Dr. Robert Harrington, director of the Hampden District Mental Health Clinic in Springfield, Mass., has observed many disturbed, white, affluent and intelligent young women. Speaking of those who turn to violence, he says: "Their inner life is one of impoverishment, and everything becomes external to them. They never look inside themselves. Some try to solve problems, some act violently, but they never contemplate their own responsibility. They just play out their impulses on society all over the place." Continues Harrington: "I think it becomes a kind of fusion of sexuality and violence when these kids find someone of a different group like Manson, or the S.L.A. led by a black--someone from a 'foreign' group that represents something alien to their own family, some kind of cultish, crazy, occult figure. And then you start getting the things like Patty Hearst holding a neat big rifle, or the Fromme girl with her .45."

So much for psychiatric diagnoses. They undoubtedly capture parts of Patty Hearst, without being able to explain her in full. Yet her mental and emotional state may yet become an issue in the complex legal maneuvers ahead. The one state and two federal cases against Patty Hearst, each with multiple counts, may drag on for years. She faces charges of: five counts of assault with an intent to commit murder; four counts of robbery; five counts of assault with a deadly weapon; three counts of felony auto theft; and two counts of kidnaping. Conceivably, Patty could be locked up for life. In addition, a civil suit for damages could be brought against her in either the state or federal courts by the two people who were wounded in the San Francisco bank robbery. Though she did not fire the shots, she was part of the group that did, and that makes her equally liable in the eyes of the law.

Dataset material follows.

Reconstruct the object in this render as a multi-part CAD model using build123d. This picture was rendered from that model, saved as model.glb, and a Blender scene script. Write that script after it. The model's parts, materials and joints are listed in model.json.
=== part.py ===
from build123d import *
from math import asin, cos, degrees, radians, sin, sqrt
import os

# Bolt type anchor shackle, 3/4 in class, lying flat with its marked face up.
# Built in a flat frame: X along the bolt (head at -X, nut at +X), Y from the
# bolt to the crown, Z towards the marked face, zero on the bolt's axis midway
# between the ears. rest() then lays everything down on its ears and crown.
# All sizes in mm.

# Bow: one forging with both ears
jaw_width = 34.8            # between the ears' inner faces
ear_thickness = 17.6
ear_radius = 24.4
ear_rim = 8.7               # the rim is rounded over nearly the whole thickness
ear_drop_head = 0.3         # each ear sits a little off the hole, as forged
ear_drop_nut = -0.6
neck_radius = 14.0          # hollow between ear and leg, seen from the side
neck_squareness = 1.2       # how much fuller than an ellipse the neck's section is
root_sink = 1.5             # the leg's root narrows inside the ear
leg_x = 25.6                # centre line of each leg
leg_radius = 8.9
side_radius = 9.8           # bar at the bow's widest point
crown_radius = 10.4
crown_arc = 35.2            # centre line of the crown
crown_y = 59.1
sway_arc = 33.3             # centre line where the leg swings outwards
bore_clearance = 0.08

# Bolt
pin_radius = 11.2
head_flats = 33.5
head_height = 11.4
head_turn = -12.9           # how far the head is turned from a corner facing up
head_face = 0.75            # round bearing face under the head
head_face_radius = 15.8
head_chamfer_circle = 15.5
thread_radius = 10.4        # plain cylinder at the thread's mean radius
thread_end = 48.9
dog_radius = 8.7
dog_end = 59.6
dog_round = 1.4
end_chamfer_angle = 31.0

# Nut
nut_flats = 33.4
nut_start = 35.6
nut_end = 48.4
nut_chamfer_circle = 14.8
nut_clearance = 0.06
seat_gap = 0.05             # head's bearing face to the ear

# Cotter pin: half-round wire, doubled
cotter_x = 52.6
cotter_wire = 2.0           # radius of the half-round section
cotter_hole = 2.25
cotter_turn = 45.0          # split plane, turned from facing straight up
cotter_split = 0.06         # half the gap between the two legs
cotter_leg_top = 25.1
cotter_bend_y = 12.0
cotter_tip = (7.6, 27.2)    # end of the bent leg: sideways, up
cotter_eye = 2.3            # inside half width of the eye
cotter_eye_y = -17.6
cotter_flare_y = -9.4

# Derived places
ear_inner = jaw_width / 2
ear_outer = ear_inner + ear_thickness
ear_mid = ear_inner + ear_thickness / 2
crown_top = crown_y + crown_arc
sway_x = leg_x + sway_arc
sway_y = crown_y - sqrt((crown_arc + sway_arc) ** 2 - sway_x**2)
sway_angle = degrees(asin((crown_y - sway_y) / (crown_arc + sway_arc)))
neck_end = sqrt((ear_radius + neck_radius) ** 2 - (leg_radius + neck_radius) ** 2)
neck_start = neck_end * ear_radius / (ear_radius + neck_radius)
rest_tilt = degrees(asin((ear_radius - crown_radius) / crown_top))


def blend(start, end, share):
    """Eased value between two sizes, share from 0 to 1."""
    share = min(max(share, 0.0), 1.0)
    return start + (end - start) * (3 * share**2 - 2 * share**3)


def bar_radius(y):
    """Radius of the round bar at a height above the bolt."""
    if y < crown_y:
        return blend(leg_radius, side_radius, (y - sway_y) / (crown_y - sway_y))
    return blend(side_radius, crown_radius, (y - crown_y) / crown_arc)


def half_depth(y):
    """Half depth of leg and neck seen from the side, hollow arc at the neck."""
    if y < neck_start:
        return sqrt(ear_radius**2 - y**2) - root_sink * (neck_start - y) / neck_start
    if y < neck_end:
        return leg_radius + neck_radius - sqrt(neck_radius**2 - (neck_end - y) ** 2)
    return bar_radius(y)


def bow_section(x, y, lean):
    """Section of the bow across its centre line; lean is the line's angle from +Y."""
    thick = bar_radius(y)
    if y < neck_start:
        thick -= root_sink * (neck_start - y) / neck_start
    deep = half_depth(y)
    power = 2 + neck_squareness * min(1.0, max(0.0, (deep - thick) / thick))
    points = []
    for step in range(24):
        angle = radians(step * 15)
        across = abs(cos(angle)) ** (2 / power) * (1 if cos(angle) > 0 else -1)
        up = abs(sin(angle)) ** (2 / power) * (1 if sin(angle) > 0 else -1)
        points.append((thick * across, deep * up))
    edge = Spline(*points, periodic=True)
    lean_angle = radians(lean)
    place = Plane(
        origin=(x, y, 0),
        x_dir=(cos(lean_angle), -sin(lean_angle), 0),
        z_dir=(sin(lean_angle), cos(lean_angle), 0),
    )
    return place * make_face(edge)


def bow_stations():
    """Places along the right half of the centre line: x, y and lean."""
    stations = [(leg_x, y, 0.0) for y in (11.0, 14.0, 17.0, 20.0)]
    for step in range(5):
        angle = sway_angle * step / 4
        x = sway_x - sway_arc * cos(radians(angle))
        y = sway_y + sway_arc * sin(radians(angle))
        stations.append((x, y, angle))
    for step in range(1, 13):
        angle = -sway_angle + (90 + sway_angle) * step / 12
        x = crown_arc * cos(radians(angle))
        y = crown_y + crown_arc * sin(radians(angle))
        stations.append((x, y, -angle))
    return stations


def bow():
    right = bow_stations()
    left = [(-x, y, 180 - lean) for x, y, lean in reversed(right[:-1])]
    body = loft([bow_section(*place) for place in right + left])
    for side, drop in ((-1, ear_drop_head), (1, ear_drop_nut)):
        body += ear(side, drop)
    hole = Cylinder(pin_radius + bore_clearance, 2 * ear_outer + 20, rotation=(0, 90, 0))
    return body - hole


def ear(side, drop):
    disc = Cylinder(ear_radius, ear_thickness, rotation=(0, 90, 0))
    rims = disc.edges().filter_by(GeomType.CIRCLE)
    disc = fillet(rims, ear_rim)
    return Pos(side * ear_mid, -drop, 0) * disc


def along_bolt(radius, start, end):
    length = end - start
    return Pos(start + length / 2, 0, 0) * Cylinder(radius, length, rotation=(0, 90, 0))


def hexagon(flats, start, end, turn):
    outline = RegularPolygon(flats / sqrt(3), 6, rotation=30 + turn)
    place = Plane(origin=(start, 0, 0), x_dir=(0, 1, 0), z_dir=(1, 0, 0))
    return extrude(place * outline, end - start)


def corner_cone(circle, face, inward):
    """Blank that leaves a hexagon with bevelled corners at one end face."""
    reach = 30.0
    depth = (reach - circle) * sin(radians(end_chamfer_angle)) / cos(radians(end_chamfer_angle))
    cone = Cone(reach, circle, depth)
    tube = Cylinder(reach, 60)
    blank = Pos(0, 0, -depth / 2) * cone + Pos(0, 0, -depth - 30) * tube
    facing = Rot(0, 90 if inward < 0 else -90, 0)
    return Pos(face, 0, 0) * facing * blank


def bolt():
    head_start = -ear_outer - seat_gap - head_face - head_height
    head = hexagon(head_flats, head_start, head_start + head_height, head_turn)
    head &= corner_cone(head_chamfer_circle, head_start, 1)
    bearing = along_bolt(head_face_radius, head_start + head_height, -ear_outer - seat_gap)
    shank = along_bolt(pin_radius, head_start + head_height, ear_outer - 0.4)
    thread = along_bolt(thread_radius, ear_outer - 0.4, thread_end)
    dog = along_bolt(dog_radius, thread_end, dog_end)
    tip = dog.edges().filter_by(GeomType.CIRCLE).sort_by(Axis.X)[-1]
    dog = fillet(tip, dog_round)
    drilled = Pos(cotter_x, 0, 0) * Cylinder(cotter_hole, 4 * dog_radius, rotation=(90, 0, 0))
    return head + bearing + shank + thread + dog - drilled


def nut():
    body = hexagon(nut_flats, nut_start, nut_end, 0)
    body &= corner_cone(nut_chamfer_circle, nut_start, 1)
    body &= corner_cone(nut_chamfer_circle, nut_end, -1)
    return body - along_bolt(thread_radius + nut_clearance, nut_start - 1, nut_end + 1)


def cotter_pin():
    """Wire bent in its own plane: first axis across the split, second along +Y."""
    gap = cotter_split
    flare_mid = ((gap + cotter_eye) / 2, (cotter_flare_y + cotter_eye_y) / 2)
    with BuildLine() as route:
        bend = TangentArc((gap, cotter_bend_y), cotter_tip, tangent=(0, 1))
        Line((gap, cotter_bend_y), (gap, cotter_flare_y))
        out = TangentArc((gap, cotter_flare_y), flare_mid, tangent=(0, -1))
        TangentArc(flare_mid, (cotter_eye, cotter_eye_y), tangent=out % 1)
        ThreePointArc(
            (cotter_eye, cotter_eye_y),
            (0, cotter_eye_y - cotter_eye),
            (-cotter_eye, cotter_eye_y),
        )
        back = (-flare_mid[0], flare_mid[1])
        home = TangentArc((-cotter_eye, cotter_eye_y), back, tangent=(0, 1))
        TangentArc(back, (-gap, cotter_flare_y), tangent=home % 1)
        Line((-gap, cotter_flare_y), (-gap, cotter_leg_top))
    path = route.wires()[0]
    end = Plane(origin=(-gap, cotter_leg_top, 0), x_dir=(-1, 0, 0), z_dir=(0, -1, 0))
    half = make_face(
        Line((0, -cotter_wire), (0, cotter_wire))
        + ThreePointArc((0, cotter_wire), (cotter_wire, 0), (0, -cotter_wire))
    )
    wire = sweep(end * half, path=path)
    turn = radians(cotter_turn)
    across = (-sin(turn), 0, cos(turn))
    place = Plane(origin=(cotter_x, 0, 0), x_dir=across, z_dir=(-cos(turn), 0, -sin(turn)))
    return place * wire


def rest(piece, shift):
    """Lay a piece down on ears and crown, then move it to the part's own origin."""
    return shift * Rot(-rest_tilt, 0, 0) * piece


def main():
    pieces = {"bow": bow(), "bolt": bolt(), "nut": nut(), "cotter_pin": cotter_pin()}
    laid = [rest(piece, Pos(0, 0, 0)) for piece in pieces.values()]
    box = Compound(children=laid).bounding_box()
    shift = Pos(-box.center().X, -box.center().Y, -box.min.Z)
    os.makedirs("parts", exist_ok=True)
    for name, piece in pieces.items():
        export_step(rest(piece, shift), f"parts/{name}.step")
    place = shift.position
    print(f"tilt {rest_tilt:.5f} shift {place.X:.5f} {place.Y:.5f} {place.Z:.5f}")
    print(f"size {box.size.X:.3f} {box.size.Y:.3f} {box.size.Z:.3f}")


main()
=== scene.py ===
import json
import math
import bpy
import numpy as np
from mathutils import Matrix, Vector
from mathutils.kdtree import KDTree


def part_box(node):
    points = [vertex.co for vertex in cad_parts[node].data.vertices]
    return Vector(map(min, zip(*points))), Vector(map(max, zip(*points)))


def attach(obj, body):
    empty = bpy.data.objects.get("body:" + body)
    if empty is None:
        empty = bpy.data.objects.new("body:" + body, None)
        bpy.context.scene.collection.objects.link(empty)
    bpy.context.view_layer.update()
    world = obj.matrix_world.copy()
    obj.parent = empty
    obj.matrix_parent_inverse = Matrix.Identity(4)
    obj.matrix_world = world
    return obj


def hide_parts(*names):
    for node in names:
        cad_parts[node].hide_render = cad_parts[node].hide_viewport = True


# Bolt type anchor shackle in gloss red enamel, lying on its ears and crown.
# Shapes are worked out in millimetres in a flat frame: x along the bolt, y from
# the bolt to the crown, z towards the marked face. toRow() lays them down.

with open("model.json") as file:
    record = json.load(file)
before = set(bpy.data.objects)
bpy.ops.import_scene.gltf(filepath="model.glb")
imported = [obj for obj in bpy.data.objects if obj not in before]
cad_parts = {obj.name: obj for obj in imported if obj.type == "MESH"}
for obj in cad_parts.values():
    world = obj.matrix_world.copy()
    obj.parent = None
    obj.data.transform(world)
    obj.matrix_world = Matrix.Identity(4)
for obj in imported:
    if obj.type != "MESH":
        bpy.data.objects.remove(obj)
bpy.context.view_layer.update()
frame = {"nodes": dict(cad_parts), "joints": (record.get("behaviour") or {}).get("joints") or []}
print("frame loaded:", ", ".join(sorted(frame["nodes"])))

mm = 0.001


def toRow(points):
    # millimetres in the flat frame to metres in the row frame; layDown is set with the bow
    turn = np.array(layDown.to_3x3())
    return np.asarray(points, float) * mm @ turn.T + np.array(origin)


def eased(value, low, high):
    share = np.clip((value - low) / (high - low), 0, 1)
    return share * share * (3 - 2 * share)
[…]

During her preliminary court appearance, Patty Hearst's lawyer said that she plans to plead not guilty on all counts. The rough outlines of the defense that her lawyers may use seemed to be suggested by her parents in their comments last week. They pictured their troubled daughter as a girl who had somehow been influenced or directed by S.L.A. members to commit crimes. "She was only 19 when she was forced to look down the barrel of a gun," said Mrs. Hearst. Her husband added, "I don't think very much is going to happen to her because she was a kidnap victim. Of course, there will be a hassle, and I can see a lot of bumpy roads ahead, but I don't think that is anything."

Following this approach, the high-powered Hearst lawyers may claim that Patty is innocent of any crime because she was acting under duress or even because she was suffering from temporary insanity. Indeed, while arguing that she should be granted bail, Attorney Hallinan last week pointed out: "This woman began as a kidnap victim." But Federal District Court Judge Oliver Carter revoked the $1.5 million bail that had previously been set, noting that he did not feel she was a good risk to be set free on bond. Said he: "In this case, we have a person who has announced to the world with others their revolution against the system ... and then punctuated it with gunfire." And there was always the danger, of course, that Patty Hearst would disappear again. Patty herself said, "Well, it might have looked like favoritism if I had gotten out." Carter set another hearing for this week to reconsider the question of granting bail.

If bail is eventually restored, Randolph Hearst has said, he would put up the $1.5 million. Once free on bond, Patty Hearst might not go to jail for years. Even if she was found guilty, the verdicts would undoubtedly be appealed for as long as possible. In the end, the great irony of Patty Hearst may be that the self-proclaimed revolutionary will depend for her freedom on a family fortune raised in a system that she vowed to overthrow.